* BEGIN *

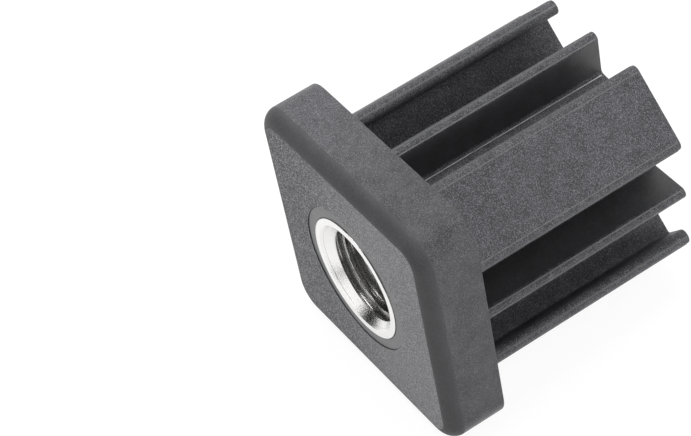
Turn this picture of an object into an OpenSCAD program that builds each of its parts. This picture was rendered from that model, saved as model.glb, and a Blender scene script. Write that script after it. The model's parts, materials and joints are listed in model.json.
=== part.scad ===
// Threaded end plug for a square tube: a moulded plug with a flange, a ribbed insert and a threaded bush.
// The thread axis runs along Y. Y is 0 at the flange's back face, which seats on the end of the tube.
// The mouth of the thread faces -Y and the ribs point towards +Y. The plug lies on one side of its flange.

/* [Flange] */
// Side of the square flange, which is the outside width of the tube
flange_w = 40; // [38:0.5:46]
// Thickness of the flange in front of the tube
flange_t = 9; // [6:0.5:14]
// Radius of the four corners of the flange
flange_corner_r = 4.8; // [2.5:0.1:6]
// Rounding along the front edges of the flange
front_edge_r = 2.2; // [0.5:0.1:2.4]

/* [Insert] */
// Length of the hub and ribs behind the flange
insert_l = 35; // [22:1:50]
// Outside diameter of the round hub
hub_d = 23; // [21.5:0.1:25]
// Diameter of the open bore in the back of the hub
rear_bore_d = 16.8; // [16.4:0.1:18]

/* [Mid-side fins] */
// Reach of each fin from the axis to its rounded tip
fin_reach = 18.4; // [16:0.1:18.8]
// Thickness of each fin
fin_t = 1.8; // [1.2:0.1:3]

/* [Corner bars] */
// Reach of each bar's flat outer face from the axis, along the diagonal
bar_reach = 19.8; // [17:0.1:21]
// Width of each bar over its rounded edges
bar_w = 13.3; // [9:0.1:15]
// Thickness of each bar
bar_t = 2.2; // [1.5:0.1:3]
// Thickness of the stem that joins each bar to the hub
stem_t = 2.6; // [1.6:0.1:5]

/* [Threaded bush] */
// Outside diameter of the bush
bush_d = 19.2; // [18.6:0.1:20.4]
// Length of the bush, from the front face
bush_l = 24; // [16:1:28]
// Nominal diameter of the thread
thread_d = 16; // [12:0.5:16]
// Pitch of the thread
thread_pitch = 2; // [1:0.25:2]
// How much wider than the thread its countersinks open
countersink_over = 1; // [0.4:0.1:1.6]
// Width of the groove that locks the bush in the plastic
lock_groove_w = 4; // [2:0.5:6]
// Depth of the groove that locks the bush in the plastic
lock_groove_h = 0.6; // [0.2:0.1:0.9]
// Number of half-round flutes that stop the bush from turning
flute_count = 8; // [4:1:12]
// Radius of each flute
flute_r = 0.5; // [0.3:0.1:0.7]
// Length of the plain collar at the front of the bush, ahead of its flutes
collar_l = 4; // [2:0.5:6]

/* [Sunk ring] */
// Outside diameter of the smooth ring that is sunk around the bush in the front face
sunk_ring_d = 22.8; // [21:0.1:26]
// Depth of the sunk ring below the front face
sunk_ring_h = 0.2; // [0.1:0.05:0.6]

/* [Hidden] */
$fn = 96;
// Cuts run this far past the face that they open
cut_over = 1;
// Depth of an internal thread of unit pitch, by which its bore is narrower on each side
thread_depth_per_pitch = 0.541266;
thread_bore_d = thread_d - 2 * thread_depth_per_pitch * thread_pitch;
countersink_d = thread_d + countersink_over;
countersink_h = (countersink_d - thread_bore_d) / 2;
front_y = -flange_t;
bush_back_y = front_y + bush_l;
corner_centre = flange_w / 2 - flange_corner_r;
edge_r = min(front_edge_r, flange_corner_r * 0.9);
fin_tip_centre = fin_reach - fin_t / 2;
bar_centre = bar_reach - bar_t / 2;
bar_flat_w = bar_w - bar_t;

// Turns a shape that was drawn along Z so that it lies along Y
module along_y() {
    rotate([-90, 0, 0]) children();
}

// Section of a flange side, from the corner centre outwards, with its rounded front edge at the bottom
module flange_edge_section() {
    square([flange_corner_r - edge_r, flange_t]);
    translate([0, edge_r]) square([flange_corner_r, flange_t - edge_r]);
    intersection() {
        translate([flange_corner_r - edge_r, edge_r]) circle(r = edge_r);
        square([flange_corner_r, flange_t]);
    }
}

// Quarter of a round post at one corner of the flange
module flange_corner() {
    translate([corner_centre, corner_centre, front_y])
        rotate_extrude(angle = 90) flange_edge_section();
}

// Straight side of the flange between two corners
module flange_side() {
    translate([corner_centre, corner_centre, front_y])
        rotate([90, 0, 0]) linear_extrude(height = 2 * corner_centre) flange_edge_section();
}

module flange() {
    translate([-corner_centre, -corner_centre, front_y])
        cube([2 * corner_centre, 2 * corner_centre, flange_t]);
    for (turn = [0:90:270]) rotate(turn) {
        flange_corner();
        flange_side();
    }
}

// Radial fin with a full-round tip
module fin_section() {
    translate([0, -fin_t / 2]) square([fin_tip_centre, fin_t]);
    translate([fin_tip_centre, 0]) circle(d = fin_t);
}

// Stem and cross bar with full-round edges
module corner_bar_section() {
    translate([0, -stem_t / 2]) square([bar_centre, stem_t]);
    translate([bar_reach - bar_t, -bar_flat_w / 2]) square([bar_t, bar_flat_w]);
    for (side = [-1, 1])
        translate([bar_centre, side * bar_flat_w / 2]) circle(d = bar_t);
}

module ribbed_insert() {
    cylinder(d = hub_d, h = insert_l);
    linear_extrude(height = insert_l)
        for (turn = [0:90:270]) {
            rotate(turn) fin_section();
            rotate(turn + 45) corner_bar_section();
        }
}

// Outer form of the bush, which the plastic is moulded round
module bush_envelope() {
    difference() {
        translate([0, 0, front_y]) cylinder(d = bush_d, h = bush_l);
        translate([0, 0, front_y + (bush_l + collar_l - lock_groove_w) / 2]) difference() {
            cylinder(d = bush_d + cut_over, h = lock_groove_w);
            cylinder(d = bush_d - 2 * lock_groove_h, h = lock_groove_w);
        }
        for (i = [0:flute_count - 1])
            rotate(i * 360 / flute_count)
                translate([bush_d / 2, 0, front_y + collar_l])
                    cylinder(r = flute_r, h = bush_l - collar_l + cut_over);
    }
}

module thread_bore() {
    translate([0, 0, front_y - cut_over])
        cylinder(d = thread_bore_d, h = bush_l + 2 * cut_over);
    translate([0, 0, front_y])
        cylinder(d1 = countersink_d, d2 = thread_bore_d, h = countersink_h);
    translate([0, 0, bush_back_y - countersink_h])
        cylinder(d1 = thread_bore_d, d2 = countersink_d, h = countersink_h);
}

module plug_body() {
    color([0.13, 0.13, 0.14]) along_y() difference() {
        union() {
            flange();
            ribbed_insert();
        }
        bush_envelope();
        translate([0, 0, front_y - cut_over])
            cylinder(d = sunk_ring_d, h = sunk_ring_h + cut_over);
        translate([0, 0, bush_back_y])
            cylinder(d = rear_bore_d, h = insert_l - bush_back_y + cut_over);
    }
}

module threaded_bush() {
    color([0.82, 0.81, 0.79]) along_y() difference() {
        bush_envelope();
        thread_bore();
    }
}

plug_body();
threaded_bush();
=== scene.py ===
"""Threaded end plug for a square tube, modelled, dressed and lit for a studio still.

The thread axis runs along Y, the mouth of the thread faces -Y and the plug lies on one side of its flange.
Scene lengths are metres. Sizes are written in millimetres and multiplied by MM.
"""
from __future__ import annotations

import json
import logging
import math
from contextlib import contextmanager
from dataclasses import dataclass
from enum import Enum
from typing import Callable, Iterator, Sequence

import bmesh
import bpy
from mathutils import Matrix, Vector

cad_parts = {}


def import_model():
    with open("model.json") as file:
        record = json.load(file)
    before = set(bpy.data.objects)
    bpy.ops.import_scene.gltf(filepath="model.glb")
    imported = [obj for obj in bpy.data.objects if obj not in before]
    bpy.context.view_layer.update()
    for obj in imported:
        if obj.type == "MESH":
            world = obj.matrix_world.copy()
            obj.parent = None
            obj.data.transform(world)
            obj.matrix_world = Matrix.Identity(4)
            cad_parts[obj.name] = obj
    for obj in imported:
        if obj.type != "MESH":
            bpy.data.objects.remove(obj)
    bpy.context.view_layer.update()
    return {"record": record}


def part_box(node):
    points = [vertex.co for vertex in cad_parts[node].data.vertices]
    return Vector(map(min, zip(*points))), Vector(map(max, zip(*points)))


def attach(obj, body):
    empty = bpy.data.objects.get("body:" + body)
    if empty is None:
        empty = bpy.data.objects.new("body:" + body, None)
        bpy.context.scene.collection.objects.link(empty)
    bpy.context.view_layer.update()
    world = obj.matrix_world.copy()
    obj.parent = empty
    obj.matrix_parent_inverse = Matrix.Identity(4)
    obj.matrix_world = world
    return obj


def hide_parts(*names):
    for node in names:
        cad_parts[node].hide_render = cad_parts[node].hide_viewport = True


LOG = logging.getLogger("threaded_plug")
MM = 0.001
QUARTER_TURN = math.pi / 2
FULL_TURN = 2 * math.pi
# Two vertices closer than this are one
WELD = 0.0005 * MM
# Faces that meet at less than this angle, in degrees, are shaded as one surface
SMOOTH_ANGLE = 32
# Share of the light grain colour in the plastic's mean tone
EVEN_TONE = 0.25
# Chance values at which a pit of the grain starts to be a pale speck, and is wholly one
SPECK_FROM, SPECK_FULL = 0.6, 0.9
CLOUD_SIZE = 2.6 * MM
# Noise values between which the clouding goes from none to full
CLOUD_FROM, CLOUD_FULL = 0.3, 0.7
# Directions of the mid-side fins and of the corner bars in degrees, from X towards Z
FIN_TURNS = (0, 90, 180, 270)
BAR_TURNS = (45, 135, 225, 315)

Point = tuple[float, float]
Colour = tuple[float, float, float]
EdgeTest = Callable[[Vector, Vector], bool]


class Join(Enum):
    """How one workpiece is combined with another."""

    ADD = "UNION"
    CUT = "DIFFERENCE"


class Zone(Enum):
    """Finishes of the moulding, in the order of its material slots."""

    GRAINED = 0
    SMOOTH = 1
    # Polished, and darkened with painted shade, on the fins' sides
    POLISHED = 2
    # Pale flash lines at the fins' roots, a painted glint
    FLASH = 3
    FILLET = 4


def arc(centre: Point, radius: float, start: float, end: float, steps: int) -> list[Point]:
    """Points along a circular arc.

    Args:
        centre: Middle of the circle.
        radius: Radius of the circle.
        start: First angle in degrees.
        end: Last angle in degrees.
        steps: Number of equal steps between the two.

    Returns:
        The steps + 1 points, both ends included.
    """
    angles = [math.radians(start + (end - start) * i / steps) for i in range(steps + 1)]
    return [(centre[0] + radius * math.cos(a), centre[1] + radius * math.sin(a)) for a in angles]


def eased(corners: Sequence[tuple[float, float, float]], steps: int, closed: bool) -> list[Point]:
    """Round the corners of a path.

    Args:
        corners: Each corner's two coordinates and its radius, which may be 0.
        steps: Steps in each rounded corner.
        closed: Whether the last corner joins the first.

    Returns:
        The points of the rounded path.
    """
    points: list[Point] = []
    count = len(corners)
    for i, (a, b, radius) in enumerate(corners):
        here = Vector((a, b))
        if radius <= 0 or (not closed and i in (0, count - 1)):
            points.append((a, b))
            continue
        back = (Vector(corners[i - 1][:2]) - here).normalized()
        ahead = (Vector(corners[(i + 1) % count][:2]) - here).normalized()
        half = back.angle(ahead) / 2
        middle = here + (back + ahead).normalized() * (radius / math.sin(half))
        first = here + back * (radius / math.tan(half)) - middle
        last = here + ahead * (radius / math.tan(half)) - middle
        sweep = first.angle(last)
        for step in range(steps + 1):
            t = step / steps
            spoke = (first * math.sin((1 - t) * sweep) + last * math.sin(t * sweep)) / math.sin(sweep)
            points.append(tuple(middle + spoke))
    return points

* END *

> _What you need to do_: Nothing but the lines from the one with "bpy.context.scene.collection.objects.link(empty)" through the one with "for node in" should be repeated, and each exactly.

> _Answer below_:
        bpy.context.scene.collection.objects.link(empty)
    bpy.context.view_layer.update()
    world = obj.matrix_world.copy()
    obj.parent = empty
    obj.matrix_parent_inverse = Matrix.Identity(4)
    obj.matrix_world = world
    return obj


def hide_parts(*names):
    for node in names:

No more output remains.